▶ _Information given_

━━━━━━━━━━

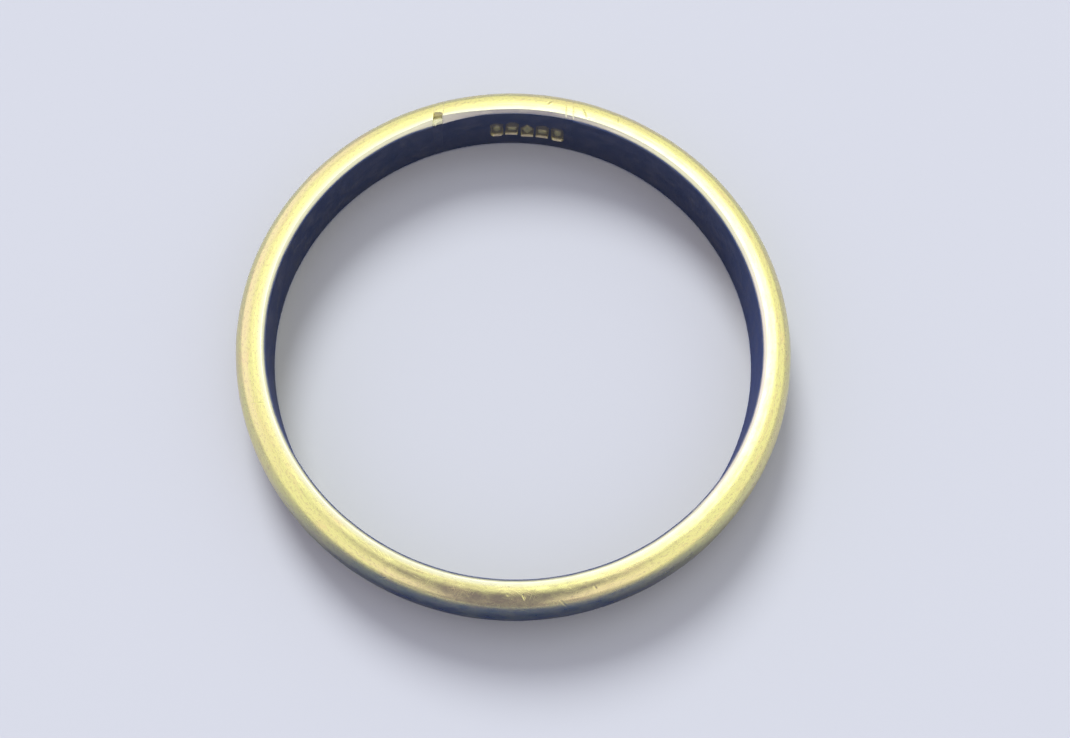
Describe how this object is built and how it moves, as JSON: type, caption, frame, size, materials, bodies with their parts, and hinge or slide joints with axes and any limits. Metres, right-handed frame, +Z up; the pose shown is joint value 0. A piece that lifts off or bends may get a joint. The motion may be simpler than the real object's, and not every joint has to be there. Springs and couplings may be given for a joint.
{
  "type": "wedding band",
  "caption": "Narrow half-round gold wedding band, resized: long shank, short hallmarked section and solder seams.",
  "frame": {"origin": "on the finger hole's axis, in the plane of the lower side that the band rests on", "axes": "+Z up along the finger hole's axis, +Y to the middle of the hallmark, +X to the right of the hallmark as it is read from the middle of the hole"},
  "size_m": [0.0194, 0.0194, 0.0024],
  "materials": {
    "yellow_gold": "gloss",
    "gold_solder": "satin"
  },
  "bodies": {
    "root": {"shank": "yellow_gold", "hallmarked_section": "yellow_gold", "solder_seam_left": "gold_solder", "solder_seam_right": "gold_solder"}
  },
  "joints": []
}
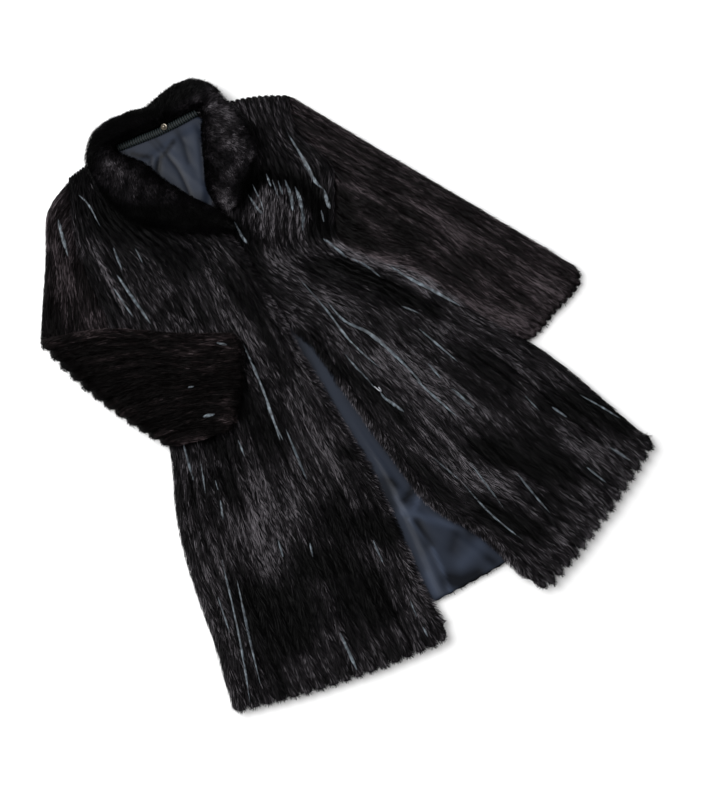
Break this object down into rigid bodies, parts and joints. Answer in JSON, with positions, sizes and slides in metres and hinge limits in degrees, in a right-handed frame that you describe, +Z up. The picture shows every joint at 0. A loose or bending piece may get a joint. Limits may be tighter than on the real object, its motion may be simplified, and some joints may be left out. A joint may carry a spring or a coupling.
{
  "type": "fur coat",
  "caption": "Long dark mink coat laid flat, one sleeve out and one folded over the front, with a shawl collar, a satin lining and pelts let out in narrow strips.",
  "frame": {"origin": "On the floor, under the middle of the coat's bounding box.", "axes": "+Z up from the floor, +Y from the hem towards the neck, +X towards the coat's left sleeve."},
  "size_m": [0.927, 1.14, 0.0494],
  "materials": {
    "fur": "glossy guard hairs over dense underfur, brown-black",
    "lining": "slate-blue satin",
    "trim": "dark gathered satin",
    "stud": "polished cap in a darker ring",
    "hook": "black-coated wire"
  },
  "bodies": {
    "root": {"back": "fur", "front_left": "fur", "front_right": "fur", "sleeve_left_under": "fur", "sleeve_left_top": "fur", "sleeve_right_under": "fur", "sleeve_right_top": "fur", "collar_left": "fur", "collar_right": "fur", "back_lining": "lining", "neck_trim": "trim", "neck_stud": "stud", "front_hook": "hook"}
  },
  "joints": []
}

━━━━━━━━━━

▶ _Your goal_
Each line from the one containing "Break this object" to the end of the listing above should be copied exactly, and nothing else.

▶ _Written answer_
Break this object down into rigid bodies, parts and joints. Answer in JSON, with positions, sizes and slides in metres and hinge limits in degrees, in a right-handed frame that you describe, +Z up. The picture shows every joint at 0. A loose or bending piece may get a joint. Limits may be tighter than on the real object, its motion may be simplified, and some joints may be left out. A joint may carry a spring or a coupling.
{
  "type": "fur coat",
  "caption": "Long dark mink coat laid flat, one sleeve out and one folded over the front, with a shawl collar, a satin lining and pelts let out in narrow strips.",
  "frame": {"origin": "On the floor, under the middle of the coat's bounding box.", "axes": "+Z up from the floor, +Y from the hem towards the neck, +X towards the coat's left sleeve."},
  "size_m": [0.927, 1.14, 0.0494],
  "materials": {
    "fur": "glossy guard hairs over dense underfur, brown-black",
    "lining": "slate-blue satin",
    "trim": "dark gathered satin",
    "stud": "polished cap in a darker ring",
    "hook": "black-coated wire"
  },
  "bodies": {
    "root": {"back": "fur", "front_left": "fur", "front_right": "fur", "sleeve_left_under": "fur", "sleeve_left_top": "fur", "sleeve_right_under": "fur", "sleeve_right_top": "fur", "collar_left": "fur", "collar_right": "fur", "back_lining": "lining", "neck_trim": "trim", "neck_stud": "stud", "front_hook": "hook"}
  },
  "joints": []
}